In freier Wildbahn bekommt man sie kaum einmal zu Gesicht, und wenn, dann ist es kein gutes Zeichen: Meeresschildkröten gehören zu den scheuen Spezies. Aber nicht nur das: Die Reptilien sind auch besonders gefährdet. Immer wieder kommen Exemplare ums Leben, weil sie sich in Fischernetzen verfangen, Plastikmüll fressen oder Angelhaken verschlucken. Auch verletzte Tiere gelangen hin und wieder an einen der Strände der Insel.
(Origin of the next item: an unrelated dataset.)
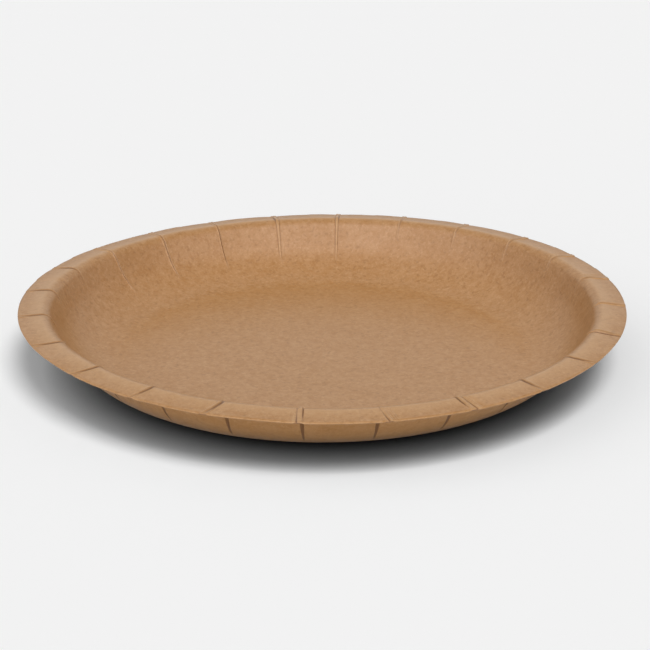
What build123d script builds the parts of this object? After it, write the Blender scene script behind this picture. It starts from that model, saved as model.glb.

Für solche Fälle gibt es seit dem Jahr 1998 im Marineland-Aquarium in Calvià eine spezielle Pflegestation, in der geschwächte Schildkröten wieder aufgepäppelt werden. Einmal im Jahr lassen die Biologen dann mehrere Exemplare wieder frei, in der Regel auf der naturgeschützten Insel Cabrera. Um die Aufmerksamkeit der Öffentlichkeit zu garantieren, übernehmen meist ranghohe Inselpolitiker das „Schildkröten-Freilassen“. Diesmal hatten sich Ministerpräsident José Ramón Bauzá und Umweltminister Gabriel Company bereit erklärt.
Zu Wasser gelassen wurden zwei Exemplare der Unechten Karettschildkröte (Caretta caretta), die im Mittelmeer besonders häufig vorkommt. Die 26 beziehungsweise 45 Kilo schweren Tiere waren vor Monaten verletzt nach Marineland gebracht worden und dort wieder zu Kräften gekommen.
„Die Gesellschaft muss sich im Klaren darüber sein, dass in 90 Prozent der Fälle die Menschen dafür verantwortlich sind, wenn sich Schildkröten verletzen“, sagte die Marineland-Biologin Gloria Fernández im Rahmen der Aktion auf Cabrera. Seit 1998 seien vor Mallorcas Küste 708 Tiere geborgen worden. Man solle keinen Plastikmüll ins Meer werfen, so Fernández, und die Notrufnummer 112 wählen, falls man eine verletzte Schildkröte entdecke.